REQUIRED WORK -> Would you copy out the whole listing exactly as given?

--- Begin ---

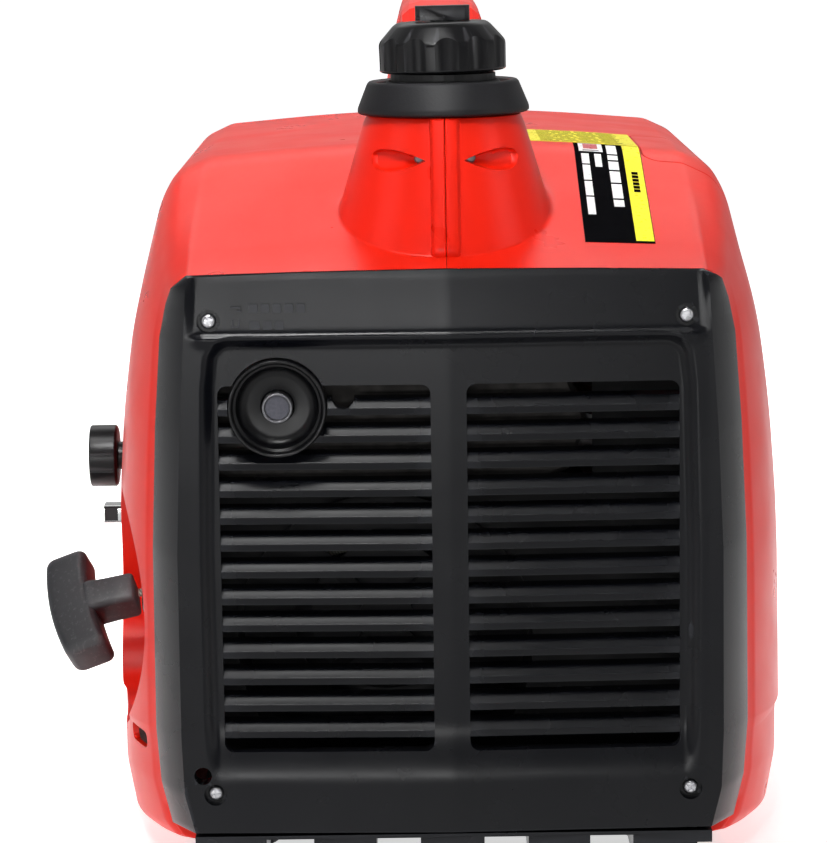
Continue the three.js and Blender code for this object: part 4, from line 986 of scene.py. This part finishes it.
boolean(panel, "DIFFERENCE", raw("c", *win(1)), raw("c", *win(-1)))
slat_prof = rounded([(5.6, -5.2), (5.1, -1.7), (8.3, 1.9), (15, 3.0), (15, -1.2), (5.6, -5.2)], [0.8, 0.35, 0.5, 0.4, 0.4], 4)
bars = []
for sg in (-1, 1):
    a, b = (6.5, 104.5) if sg > 0 else (-104.5, -6.5)
    n = 12
    for i in range(13):
        zt = 217.3 - 12.3 * i
        rings = []
        for j in range(n + 1):
            x = a + (b - a) * j / n
            rings.append([(x, -HALF_L + d - ridge(x), zt + z) for d, z in slat_prof[:-1]])
        bars.append(loft(rings))
slats = raw("c", *merge(*bars))
slat_obj = slats
boolean(panel, "DIFFERENCE", *[raw("c", *cyl("y", -262, -HALF_L + 3.4, 5.2, (x, 0, z), 40)) for x, z in SCREWS], *[raw("c", *cyl("y", -262, -200, 2.6, (x, 0, z), 24)) for x, z in SCREWS],
        raw("c", *cyl("y", -262, -200, 22.5, OUTLET, 96)), raw("c", *cyl("y", -262, -200, 5, (-47, 0, 220), 32)), raw("c", *cyl("y", -262, -236, 4, (-113, 0, 48.6), 28)))
boolean(slat_obj, "DIFFERENCE", raw("c", *cyl("y", -262, -200, 22.5, OUTLET, 96)), raw("c", *cyl("y", -262, -200, 5, (-47, 0, 220), 32)), solver="EXACT")
slat_obj.name = "grille_slats"
bevel(panel, 0.35, 2, 45, harden=False)
done(panel, BLACK, "root", "rear_panel", 38)
done(slat_obj, BLACK, "root", None, 30)
# raised marks beside the upper left screw: two short signs and two rows of plain bars
marks = []
for x0, x1, z0, z1 in ((-96, -91.5, 261.4, 262.2), (-93.4, -91.2, 259.8, 260.6), (-96, -92, 252.8, 253.5), (-95.4, -94.7, 253.5, 256.4), (-92.6, -91.9, 253.5, 256.4)):
    marks.append(box(x0, x1, -HALF_L - ridge(x0) + 0.25, -HALF_L - ridge(x0) + 1.6, z0, z1))
for z, h, xs in ((259.2, 4.0, ((-88, -84), (-82.6, -78.8), (-77.2, -73.6), (-72, -68.2), (-66.6, -63))), (251.8, 3.8, ((-87.6, -83.2), (-81.6, -77.8), (-76.4, -72.6)))):
    for x0, x1 in xs:
        marks.append(box(x0, x1, -HALF_L - ridge(x0) + 0.45, -HALF_L - ridge(x0) + 1.6, z, z + h))
emb = raw("embossed_marks", *merge(*marks), fix=False)
done(emb, BLACK, "root")

# screws: pan head with a cross recess
for i, (x, z) in enumerate(SCREWS):
    y0 = -HALF_L - ridge(x) + 1.6
    head = raw(f"panel_screw_{i + 1}", *turned(rounded([(0, y0), (1.9, y0 + 0.1), (3.1, y0 + 0.7), (3.5, y0 + 1.7), (1.9, y0 + 1.7), (1.9, y0 + 15), (0, y0 + 16)], [0, 0.4, 0.6, 0.2, 0, 0, 0], 4), "y", (x, 0, z), 40))
    a = 0.35 + 0.7 * i
    cuts = []
    for da in (0, math.pi / 2):
        c, s_ = math.cos(a + da), math.sin(a + da)
        pts = [(x + u * c - v * s_, z + u * s_ + v * c) for u, v in ((-2.3, -0.42), (2.3, -0.42), (2.3, 0.42), (-2.3, 0.42))]
        cuts.append(raw("c", *prism(pts, "y", y0 - 2, y0 + 1.1)))
    boolean(head, "DIFFERENCE", *cuts, solver="EXACT")
    done(head, SCREW, "root", f"rear_screw_{i + 1}", 40)

# ------------------------------------------------------------------ exhaust outlet
oy0 = -HALF_L - ridge(OUTLET[0])
dish = [(7.4, oy0 + 9.2), (14.5, oy0 + 8.8), (17.2, oy0 + 7.4), (18.2, oy0 + 4.6), (18.6, oy0 + 3.6), (19.7, oy0 + 3.2), (20.2, oy0 + 0.9), (20.7, oy0 + 0.2), (21.5, oy0 + 0.1), (22.0, oy0 + 0.8), (22.1, oy0 + 12), (19, oy0 + 14), (7.4, oy0 + 14), (7.4, oy0 + 9.2)]
o = raw("outlet_cup", *turned(rounded(dish, [0.4, 1.6, 1.6, 0.5, 0.4, 0.5, 0.5, 0.3, 0.3, 0.4, 0.3, 0.5, 0.3], 4), "y", OUTLET, 96))
done(o, DARK, "root", "outlet_dish", 35)
pipe_prof = [(6.9, -228.8), (6.9, oy0 + 2.9), (6.55, oy0 + 2.5), (5.9, oy0 + 2.5), (5.5, oy0 + 3.0), (5.5, -228.8), (6.9, -228.8)]
o = raw("outlet_pipe", *turned(rounded(pipe_prof, [0, 0.25, 0.2, 0.2, 0.25, 0], 3), "y", OUTLET, 64))
done(o, DULL, "root", "tail_pipe", 35)
# wire mesh disc set back in the pipe
o = raw("spark_screen", *turned([(0, oy0 + 3.8), (5.35, oy0 + 3.8), (5.35, oy0 + 4.6), (0, oy0 + 4.6)], "y", OUTLET, 48))
done(o, MESHY, "root")

# ------------------------------------------------------------------ filler neck
NECK = (0, FILLER_Y, 0)


def tilt(o, deg, z):
    m = Matrix.Translation(P(0, FILLER_Y, z)) @ Matrix.Rotation(rad(deg), 4, "Y") @ Matrix.Translation(-Vector(P(0, FILLER_Y, z)))
    o.data.transform(m)
    return o


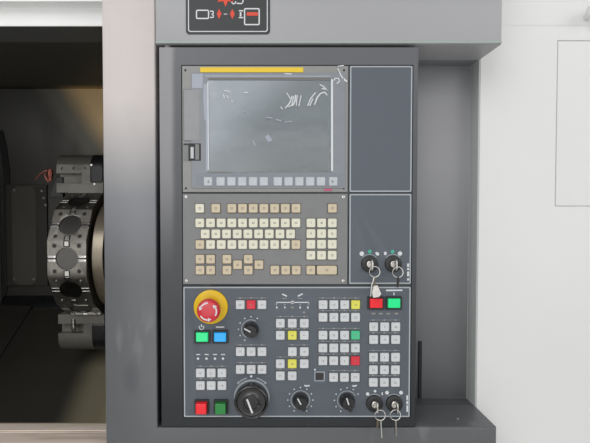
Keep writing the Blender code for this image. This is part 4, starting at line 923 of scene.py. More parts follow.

--- End ---

RESPONSE TO THE TASK ->
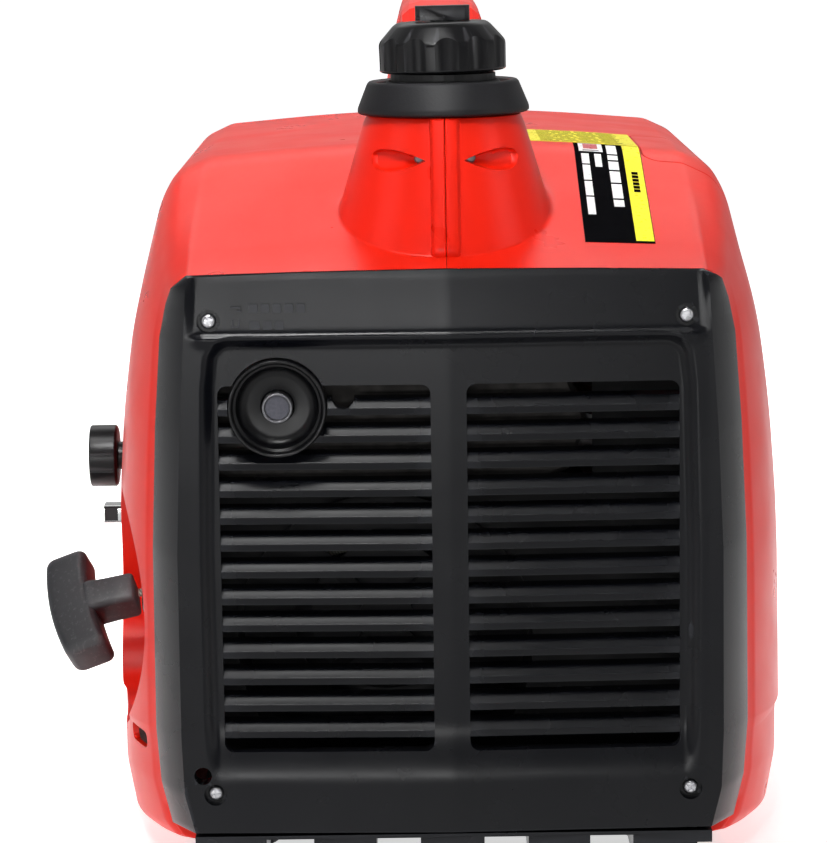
Continue the three.js and Blender code for this object: part 4, from line 986 of scene.py. This part finishes it.
boolean(panel, "DIFFERENCE", raw("c", *win(1)), raw("c", *win(-1)))
slat_prof = rounded([(5.6, -5.2), (5.1, -1.7), (8.3, 1.9), (15, 3.0), (15, -1.2), (5.6, -5.2)], [0.8, 0.35, 0.5, 0.4, 0.4], 4)
bars = []
for sg in (-1, 1):
    a, b = (6.5, 104.5) if sg > 0 else (-104.5, -6.5)
    n = 12
    for i in range(13):
        zt = 217.3 - 12.3 * i
        rings = []
        for j in range(n + 1):
            x = a + (b - a) * j / n
            rings.append([(x, -HALF_L + d - ridge(x), zt + z) for d, z in slat_prof[:-1]])
        bars.append(loft(rings))
slats = raw("c", *merge(*bars))
slat_obj = slats
boolean(panel, "DIFFERENCE", *[raw("c", *cyl("y", -262, -HALF_L + 3.4, 5.2, (x, 0, z), 40)) for x, z in SCREWS], *[raw("c", *cyl("y", -262, -200, 2.6, (x, 0, z), 24)) for x, z in SCREWS],
        raw("c", *cyl("y", -262, -200, 22.5, OUTLET, 96)), raw("c", *cyl("y", -262, -200, 5, (-47, 0, 220), 32)), raw("c", *cyl("y", -262, -236, 4, (-113, 0, 48.6), 28)))
boolean(slat_obj, "DIFFERENCE", raw("c", *cyl("y", -262, -200, 22.5, OUTLET, 96)), raw("c", *cyl("y", -262, -200, 5, (-47, 0, 220), 32)), solver="EXACT")
slat_obj.name = "grille_slats"
bevel(panel, 0.35, 2, 45, harden=False)
done(panel, BLACK, "root", "rear_panel", 38)
done(slat_obj, BLACK, "root", None, 30)
# raised marks beside the upper left screw: two short signs and two rows of plain bars
marks = []
for x0, x1, z0, z1 in ((-96, -91.5, 261.4, 262.2), (-93.4, -91.2, 259.8, 260.6), (-96, -92, 252.8, 253.5), (-95.4, -94.7, 253.5, 256.4), (-92.6, -91.9, 253.5, 256.4)):
    marks.append(box(x0, x1, -HALF_L - ridge(x0) + 0.25, -HALF_L - ridge(x0) + 1.6, z0, z1))
for z, h, xs in ((259.2, 4.0, ((-88, -84), (-82.6, -78.8), (-77.2, -73.6), (-72, -68.2), (-66.6, -63))), (251.8, 3.8, ((-87.6, -83.2), (-81.6, -77.8), (-76.4, -72.6)))):
    for x0, x1 in xs:
        marks.append(box(x0, x1, -HALF_L - ridge(x0) + 0.45, -HALF_L - ridge(x0) + 1.6, z, z + h))
emb = raw("embossed_marks", *merge(*marks), fix=False)
done(emb, BLACK, "root")

# screws: pan head with a cross recess
for i, (x, z) in enumerate(SCREWS):
    y0 = -HALF_L - ridge(x) + 1.6
    head = raw(f"panel_screw_{i + 1}", *turned(rounded([(0, y0), (1.9, y0 + 0.1), (3.1, y0 + 0.7), (3.5, y0 + 1.7), (1.9, y0 + 1.7), (1.9, y0 + 15), (0, y0 + 16)], [0, 0.4, 0.6, 0.2, 0, 0, 0], 4), "y", (x, 0, z), 40))
    a = 0.35 + 0.7 * i
    cuts = []
    for da in (0, math.pi / 2):
        c, s_ = math.cos(a + da), math.sin(a + da)
        pts = [(x + u * c - v * s_, z + u * s_ + v * c) for u, v in ((-2.3, -0.42), (2.3, -0.42), (2.3, 0.42), (-2.3, 0.42))]
        cuts.append(raw("c", *prism(pts, "y", y0 - 2, y0 + 1.1)))
    boolean(head, "DIFFERENCE", *cuts, solver="EXACT")
    done(head, SCREW, "root", f"rear_screw_{i + 1}", 40)

# ------------------------------------------------------------------ exhaust outlet
oy0 = -HALF_L - ridge(OUTLET[0])
dish = [(7.4, oy0 + 9.2), (14.5, oy0 + 8.8), (17.2, oy0 + 7.4), (18.2, oy0 + 4.6), (18.6, oy0 + 3.6), (19.7, oy0 + 3.2), (20.2, oy0 + 0.9), (20.7, oy0 + 0.2), (21.5, oy0 + 0.1), (22.0, oy0 + 0.8), (22.1, oy0 + 12), (19, oy0 + 14), (7.4, oy0 + 14), (7.4, oy0 + 9.2)]
o = raw("outlet_cup", *turned(rounded(dish, [0.4, 1.6, 1.6, 0.5, 0.4, 0.5, 0.5, 0.3, 0.3, 0.4, 0.3, 0.5, 0.3], 4), "y", OUTLET, 96))
done(o, DARK, "root", "outlet_dish", 35)
pipe_prof = [(6.9, -228.8), (6.9, oy0 + 2.9), (6.55, oy0 + 2.5), (5.9, oy0 + 2.5), (5.5, oy0 + 3.0), (5.5, -228.8), (6.9, -228.8)]
o = raw("outlet_pipe", *turned(rounded(pipe_prof, [0, 0.25, 0.2, 0.2, 0.25, 0], 3), "y", OUTLET, 64))
done(o, DULL, "root", "tail_pipe", 35)
# wire mesh disc set back in the pipe
o = raw("spark_screen", *turned([(0, oy0 + 3.8), (5.35, oy0 + 3.8), (5.35, oy0 + 4.6), (0, oy0 + 4.6)], "y", OUTLET, 48))
done(o, MESHY, "root")

# ------------------------------------------------------------------ filler neck
NECK = (0, FILLER_Y, 0)


def tilt(o, deg, z):
    m = Matrix.Translation(P(0, FILLER_Y, z)) @ Matrix.Rotation(rad(deg), 4, "Y") @ Matrix.Translation(-Vector(P(0, FILLER_Y, z)))
    o.data.transform(m)
    return o


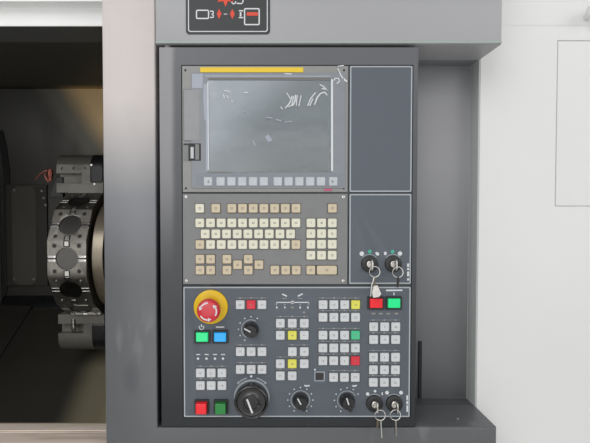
Keep writing the Blender code for this image. This is part 4, starting at line 923 of scene.py. More parts follow.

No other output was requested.